Dai primi riscontri è emerso che Giacomo Iannello e il padre Carmelo frequentassero Vittoria assiduamente, e che proprio la notte prima dell’omicidio erano giunti con due macchine a distanza di pochi secondi l’uno dall’altro in citta’, così come nei giorni immediatamente prima il fatto. Le analisi dei tabulati telefonici hanno certificato che i loro telefoni avevano agganciato le celle prima di Messina e poi di Vittoria, dato che contrastava con quanto dichiarato dai familiari.

Giacomo Iannello, dalle notizie apprese dagli investigatori, aveva lasciato Vittoria un anno fa, per motivi ancora da chiarire, probabilmente per debiti maturati con la vittima. Era andato a vivere a casa del padre, originario di Altolia, dove coltivava dei terreni.

Le intercettazioni peraltro hanno documentato i contatti con il 19enne Cacciola, che interrogato, inzialmente aveva solo ammesso di essere arrivato con i due Iannello la notte prima dell’omicidio a Vittoria e di essere andato via subito dopo il delitto, di cui avrebbe saputo, a suo dire, solo dalle notizie web. Nella sua abitazione sono stati sequestrati i fucili da caccia del padre.

Poi,incalzato dagli investigatori, ha fornito elementi a carico dei due Iannello e confermato di averli visti armeggiare un sacco nero contenente i fucili. Ed ancora, messo alle corde, Cacciola ha successivamente coinvolto anche Scionti.

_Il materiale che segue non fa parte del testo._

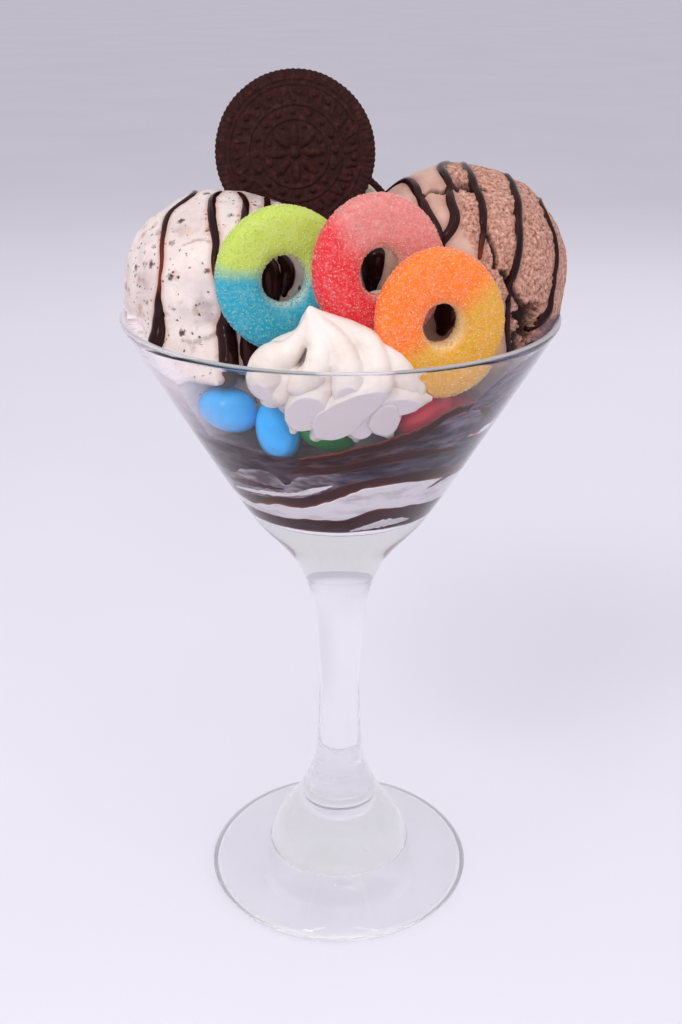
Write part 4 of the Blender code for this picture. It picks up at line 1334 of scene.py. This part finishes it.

Secondo una ricostruzione dei fatti, Giacomo Iannello aveva cercato per mesi qualcuno che lo aiutasse a risolvere la lite con Nicosia, diventato suo rivale, probabilmente per motivi economici connessi ad affari andati a rotoli in cui erano soci. Aveva così chiesto aiuto al padre, e insieme hanno deciso di coinvolgere Scionti e Cacciola, abitanti di Altolia, entrambi con precedenti per droga. Esecutori materiali del delitto – secondo l’accusa – sarebbero stati Giacomo e Carmelo Iannello.